Em todos esses casos, o projeto relega as definições a um futuro decreto (regulamento). Em sua defesa, o MinC tem alegado que "deixar para o regulamento" seria uma forma de não "engessar a lei". O que o MinC vê como um inconveniente, contudo, é tido pelas Constituições democráticas como imprescindível e pela Constituição brasileira como uma garantia fundamental de todos os cidadãos.

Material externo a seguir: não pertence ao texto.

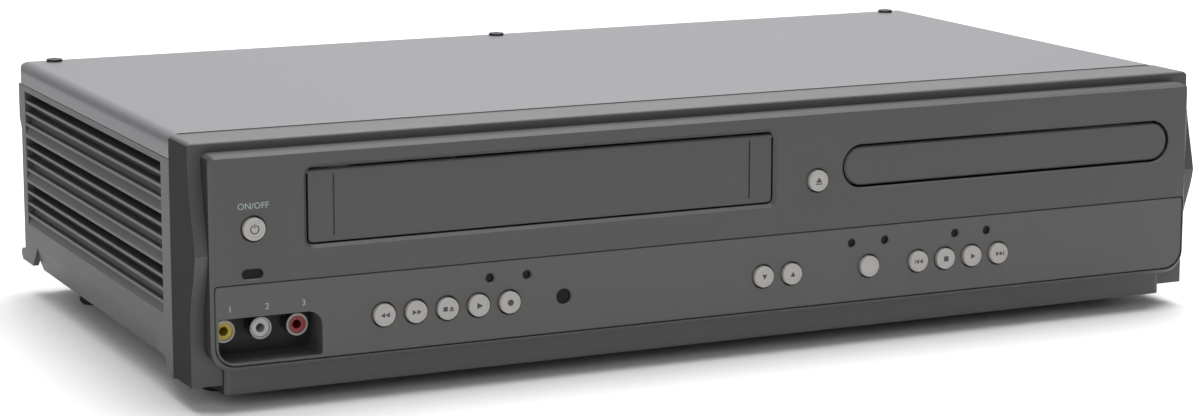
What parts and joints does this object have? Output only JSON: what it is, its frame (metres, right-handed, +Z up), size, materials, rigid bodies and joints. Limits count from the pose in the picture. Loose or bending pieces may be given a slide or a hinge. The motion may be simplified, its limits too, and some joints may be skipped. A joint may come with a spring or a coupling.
{
  "type": "dvd vcr combo player",
  "caption": "Low full-width home player with a cassette door, a motor-driven disc tray, round front buttons, an AV jack recess, louvred sides and a sheet-metal lid.",
  "frame": {"origin": "on the surface it stands on, under the middle of the whole cabinet's box", "axes": "+X to the right along the front, +Y towards the rear, +Z up; the front faces -Y"},
  "size_m": [0.435, 0.247, 0.1007],
  "materials": {
    "cover_paint": "fine satin grey paint",
    "bezel_plastic": "satin charcoal moulding",
    "control_plastic": "satin charcoal moulding",
    "side_plastic": "near-black fine texture",
    "button_silver": "satin metallic lacquer",
    "chassis_steel": "black coated sheet",
    "rear_paint": "black fine texture",
    "screw_steel": "black zinc",
    "foot_rubber": "matt",
    "lens_smoke": "smoked",
    "jack_black": "black",
    "jack_metal": "nickel plate",
    "jack_colours": "yellow, white and red",
    "board_laminate": "green solder resist",
    "zinc_sheet": "zinc-plated sheet",
    "machined_aluminium": "machined",
    "bright_steel": "ground",
    "motor_can": "plated can",
    "white_acetal": "natural acetal",
    "black_mould": "black",
    "roller_rubber": "ground rubber"
  },
  "bodies": {
    "cabinet": {"base_chassis": "chassis_steel", "left_louvre_panel": "side_plastic", "right_louvre_panel": "side_plastic", "top_cover": "cover_paint", "cover_screws": "screw_steel", "feet": "foot_rubber", "rear_panel": "rear_paint", "front_bezel": "bezel_plastic", "control_panel": "control_plastic", "lenses": "lens_smoke", "front_board": "board_laminate", "jack_block": "jack_black", "jack_shells": "jack_metal", "jack_inserts": "jack_colours", "rear_sockets": "jack_metal", "cord_bushing": "jack_black", "floor_boards": "board_laminate", "deck_plate": "zinc_sheet", "drum_base": "machined_aluminium", "tape_heads": "bright_steel", "lift_brackets": "zinc_sheet", "loader_frame": "black_mould", "loading_motor": "motor_can", "clamp_bridge": "zinc_sheet"},
    "cassette_door": {"cassette_door": "bezel_plastic"},
    "tray": {"disc_tray": "black_mould", "tray_front": "bezel_plastic"},
    "tray_gear": {"tray_gear": "white_acetal"},
    "motor_gear": {"motor_gear": "white_acetal"},
    "pickup_unit": {"pickup_frame": "zinc_sheet", "sled_rods": "bright_steel", "pickup_motors": "motor_can"},
    "turntable": {"turntable": "white_acetal"},
    "optical_pickup": {"optical_pickup": "black_mould"},
    "feed_gear": {"feed_gear": "white_acetal"},
    "clamper": {"clamper": "white_acetal"},
    "supply_reel": {"supply_reel": "black_mould"},
    "takeup_reel": {"takeup_reel": "black_mould"},
    "head_drum": {"head_drum": "machined_aluminium"},
    "capstan": {"capstan": "bright_steel"},
    "pinch_arm": {"pinch_arm": "white_acetal"},
    "pinch_roller": {"pinch_roller": "roller_rubber"},
    "supply_guide": {"supply_guide": "bright_steel"},
    "takeup_guide": {"takeup_guide": "bright_steel"},
    "carriage": {"carriage": "zinc_sheet"},
    "cassette_holder": {"cassette_holder": "zinc_sheet"},
    "standby_button": {"standby_button": "button_silver"},
    "open_close_button": {"open_close_button": "button_silver"},
    "source_button": {"source_button": "button_silver"},
    "rewind_button": {"rewind_button": "button_silver"},
    "fast_forward_button": {"fast_forward_button": "button_silver"},
    "tape_stop_eject_button": {"tape_stop_eject_button": "button_silver"},
    "tape_play_button": {"tape_play_button": "button_silver"},
    "record_button": {"record_button": "button_silver"},
    "tracking_down_button": {"tracking_down_button": "button_silver"},
    "tracking_up_button": {"tracking_up_button": "button_silver"},
    "disc_previous_button": {"disc_previous_button": "button_silver"},
    "disc_stop_button": {"disc_stop_button": "button_silver"},
    "disc_play_button": {"disc_play_button": "button_silver"},
    "disc_next_button": {"disc_next_button": "button_silver"}
  },
  "joints": [
    {"name": "door_hinge", "type": "hinge", "parent": "cabinet", "child": "cassette_door", "pos_m": [-0.07945, -0.11985, 0.087], "axis": [1, 0, 0], "range_deg": [0, 88], "stiffness_Nm_per_rad": 0.004, "springref_deg": -28.65},
    {"name": "tray_slide", "type": "slide", "parent": "cabinet", "child": "tray", "axis": [0, -1, 0], "range_m": [0, 0.14]},
    {"name": "tray_gear_spin", "type": "hinge", "parent": "cabinet", "child": "tray_gear", "pos_m": [0.069, -0.08295, 0.0652], "axis": [0, 0, 1], "range_deg": [0, 1003]},
    {"name": "motor_gear_spin", "type": "hinge", "parent": "cabinet", "child": "motor_gear", "pos_m": [0.089, -0.08295, 0.0618], "axis": [0, 0, 1], "range_deg": [-2340, 0]},
    {"name": "pickup_tilt", "type": "hinge", "parent": "cabinet", "child": "pickup_unit", "pos_m": [0.1253, 0.05705, 0.06], "axis": [1, 0, 0], "range_deg": [0, 8.51]},
    {"name": "turntable_spin", "type": "hinge", "parent": "pickup_unit", "child": "turntable", "pos_m": [0.1253, -0.04095, 0.0751], "axis": [0, 0, 1], "continuous": true},
    {"name": "pickup_slide", "type": "slide", "parent": "pickup_unit", "child": "optical_pickup", "axis": [0, 1, 0], "range_m": [0, 0.033]},
    {"name": "feed_gear_spin", "type": "hinge", "parent": "pickup_unit", "child": "feed_gear", "pos_m": [0.1559, 0.01155, 0.064], "axis": [0, 0, 1], "range_deg": [-338, 0]},
    {"name": "clamper_spin", "type": "hinge", "parent": "cabinet", "child": "clamper", "pos_m": [0.1253, -0.04095, 0.0776], "axis": [0, 0, 1], "continuous": true},
    {"name": "supply_reel_spin", "type": "hinge", "parent": "cabinet", "child": "supply_reel", "pos_m": [-0.12545, -0.02895, 0.0316], "axis": [0, 0, 1], "continuous": true},
    {"name": "takeup_reel_spin", "type": "hinge", "parent": "cabinet", "child": "takeup_reel", "pos_m": [-0.03345, -0.02895, 0.0316], "axis": [0, 0, 1], "continuous": true},
    {"name": "head_drum_spin", "type": "hinge", "parent": "cabinet", "child": "head_drum", "pos_m": [-0.07945, 0.05305, 0.0316], "axis": [0, -0.0872, 0.9962], "continuous": true},
    {"name": "capstan_spin", "type": "hinge", "parent": "cabinet", "child": "capstan", "pos_m": [-0.018, 0.02205, 0.0316], "axis": [0, 0, 1], "continuous": true},
    {"name": "pinch_arm_swing", "type": "hinge", "parent": "cabinet", "child": "pinch_arm", "pos_m": [0.006, 0.03705, 0.046], "axis": [0, 0, 1], "range_deg": [-12, 0]},
    {"name": "pinch_roller_spin", "type": "hinge", "parent": "pinch_arm", "child": "pinch_roller", "pos_m": [-0.00822, 0.01258, 0.046], "axis": [0, 0, 1], "continuous": true},
    {"name": "supply_guide_slide", "type": "slide", "parent": "cabinet", "child": "supply_guide", "axis": [-0.3256, 0.9455, 0], "range_m": [0, 0.044]},
    {"name": "takeup_guide_slide", "type": "slide", "parent": "cabinet", "child": "takeup_guide", "axis": [0.3256, 0.9455, 0], "range_m": [0, 0.044]},
    {"name": "carriage_slide", "type": "slide", "parent": "cabinet", "child": "carriage", "axis": [0, 1, 0], "range_m": [0, 0.025]},
    {"name": "holder_drop", "type": "slide", "parent": "carriage", "child": "cassette_holder", "axis": [0, 0, -1], "range_m": [0, 0.026]},
    {"name": "standby_press", "type": "slide", "parent": "cabinet", "child": "standby_button", "axis": [0, 1, 0], "range_m": [0, 0.0006], "stiffness_N_per_m": 300, "springref_m": -0.0015},
    {"name": "open_close_press", "type": "slide", "parent": "cabinet", "child": "open_close_button", "axis": [0, 1, 0], "range_m": [0, 0.0006], "stiffness_N_per_m": 300, "springref_m": -0.0015},
    {"name": "source_press", "type": "slide", "parent": "cabinet", "child": "source_button", "axis": [0, 1, 0], "range_m": [0, 0.0006], "stiffness_N_per_m": 300, "springref_m": -0.0015},
    {"name": "rewind_press", "type": "slide", "parent": "cabinet", "child": "rewind_button", "axis": [0, 1, 0], "range_m": [0, 0.0006], "stiffness_N_per_m": 300, "springref_m": -0.0015},
    {"name": "fast_forward_press", "type": "slide", "parent": "cabinet", "child": "fast_forward_button", "axis": [0, 1, 0], "range_m": [0, 0.0006], "stiffness_N_per_m": 300, "springref_m": -0.0015},
    {"name": "tape_stop_eject_press", "type": "slide", "parent": "cabinet", "child": "tape_stop_eject_button", "axis": [0, 1, 0], "range_m": [0, 0.0006], "stiffness_N_per_m": 300, "springref_m": -0.0015},
    {"name": "tape_play_press", "type": "slide", "parent": "cabinet", "child": "tape_play_button", "axis": [0, 1, 0], "range_m": [0, 0.0006], "stiffness_N_per_m": 300, "springref_m": -0.0015},
    {"name": "record_press", "type": "slide", "parent": "cabinet", "child": "record_button", "axis": [0, 1, 0], "range_m": [0, 0.0006], "stiffness_N_per_m": 300, "springref_m": -0.0015},
    {"name": "tracking_down_press", "type": "slide", "parent": "cabinet", "child": "tracking_down_button", "axis": [0, 1, 0], "range_m": [0, 0.0006], "stiffness_N_per_m": 300, "springref_m": -0.0015},
    {"name": "tracking_up_press", "type": "slide", "parent": "cabinet", "child": "tracking_up_button", "axis": [0, 1, 0], "range_m": [0, 0.0006], "stiffness_N_per_m": 300, "springref_m": -0.0015},
    {"name": "disc_previous_press", "type": "slide", "parent": "cabinet", "child": "disc_previous_button", "axis": [0, 1, 0], "range_m": [0, 0.0006], "stiffness_N_per_m": 300, "springref_m": -0.0015},
    {"name": "disc_stop_press", "type": "slide", "parent": "cabinet", "child": "disc_stop_button", "axis": [0, 1, 0], "range_m": [0, 0.0006], "stiffness_N_per_m": 300, "springref_m": -0.0015},
    {"name": "disc_play_press", "type": "slide", "parent": "cabinet", "child": "disc_play_button", "axis": [0, 1, 0], "range_m": [0, 0.0006], "stiffness_N_per_m": 300, "springref_m": -0.0015},
    {"name": "disc_next_press", "type": "slide", "parent": "cabinet", "child": "disc_next_button", "axis": [0, 1, 0], "range_m": [0, 0.0006], "stiffness_N_per_m": 300, "springref_m": -0.0015}
  ],
  "couplings": [
    {"joint": "tray_gear_spin", "follows": "tray_slide", "rad_per_m": 125},
    {"joint": "motor_gear_spin", "follows": "tray_slide", "rad_per_m": -291.67},
    {"joint": "pickup_tilt", "follows": "tray_slide", "rad_per_m": 1.0597},
    {"joint": "feed_gear_spin", "follows": "pickup_slide", "rad_per_m": -178.57},
    {"joint": "takeup_guide_slide", "follows": "supply_guide_slide", "ratio": 1}
  ]
}
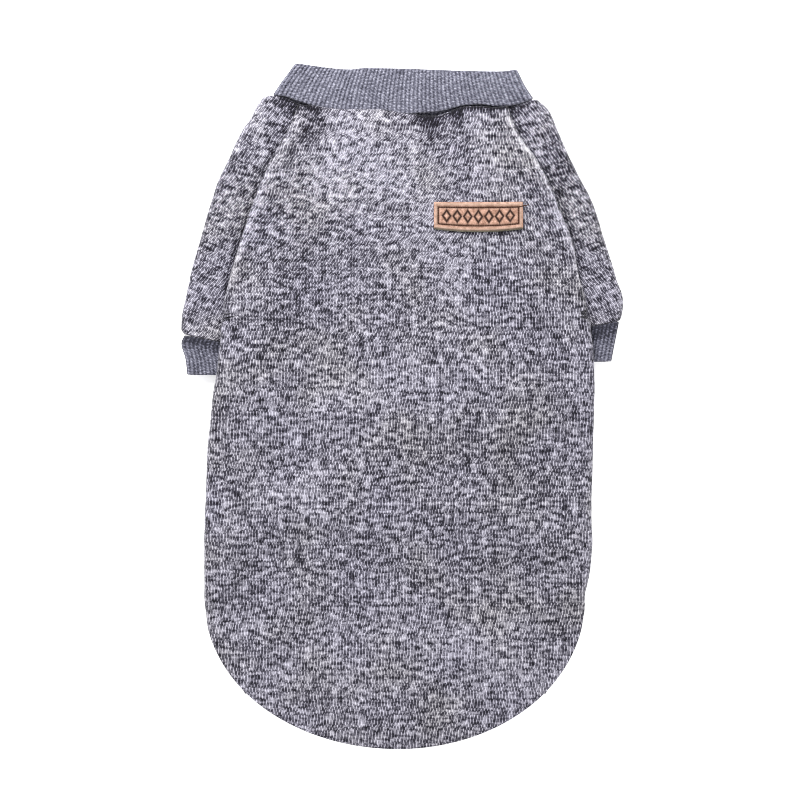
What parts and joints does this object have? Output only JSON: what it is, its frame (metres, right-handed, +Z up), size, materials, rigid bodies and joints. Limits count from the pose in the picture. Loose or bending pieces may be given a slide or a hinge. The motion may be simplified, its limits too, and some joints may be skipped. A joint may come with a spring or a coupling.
{
  "type": "dog sweater",
  "caption": "Small dog's raglan-sleeved sweater in grey knit fleece, laid flat back side up, with a rib collar, rib cuffs, a round back hem and a bare leather-look patch.",
  "frame": {"origin": "middle of what the sweater covers, on the surface that it lies on", "axes": "+Z up out of the surface, through the back panel; +Y towards the collar; +X towards the side with the patch"},
  "size_m": [0.251, 0.3902, 0.0126],
  "materials": {
    "knit_fleece": "marled grey knit face, brushed inside",
    "rib_knit": "blue-grey rib knit, folded double",
    "patch_leather": "tan leather look, satin"
  },
  "bodies": {
    "root": {"back_panel": "knit_fleece", "belly_panel": "knit_fleece", "sleeve_left": "knit_fleece", "sleeve_right": "knit_fleece", "collar": "rib_knit", "cuff_left": "rib_knit", "cuff_right": "rib_knit", "patch": "patch_leather"}
  },
  "joints": []
}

A violação ao princípio da legalidade gera inevitavelmente lesão a diversos outros princípios, igualmente previstos pela nossa Constituição. Além disso, é sempre grande o perigo de que o debate passe a girar em torno não do texto em consulta pública, mas do discurso daqueles que o propuseram. É isso o que está ocorrendo neste momento: não se discute o projeto em si, mas apenas entrevistas e pronunciamentos de representantes do MinC a respeito dele (em que autoridades dizem conter no projeto disposições que ele, de fato, ainda não contém).
Em suma, a proposta apresentada é inconstitucional e precisa ser prontamente reformada, devendo o próprio MinC reconhecê-lo o quanto antes para o bem do próprio debate que está propondo. Afinal, será impossível para o Brasil discutir a "lei para a cultura" sem que, antes, se incorpore ao debate público uma "cultura de legalidade" -indispensável a qualquer discussão verdadeiramente democrática e republicana, como exigido pela nossa Constituição e pelo Estado democrático de Direito.


FÁBIO DE SÁ CESNIK , 34, é advogado especialista em leis de incentivo fiscal e autor dos livros "Guia do Incentivo à Cultura" e "Globalização da Cultura".
JOSÉ MAURÍCIO FITTIPALDI , 29, é advogado especialista nas áreas de cultura e entretenimento.
FERNANDO QUINTINO , 36, doutorando em pedagogia social pela Universidade de Siegen (Alemanha), é advogado especialista na área de terceiro setor.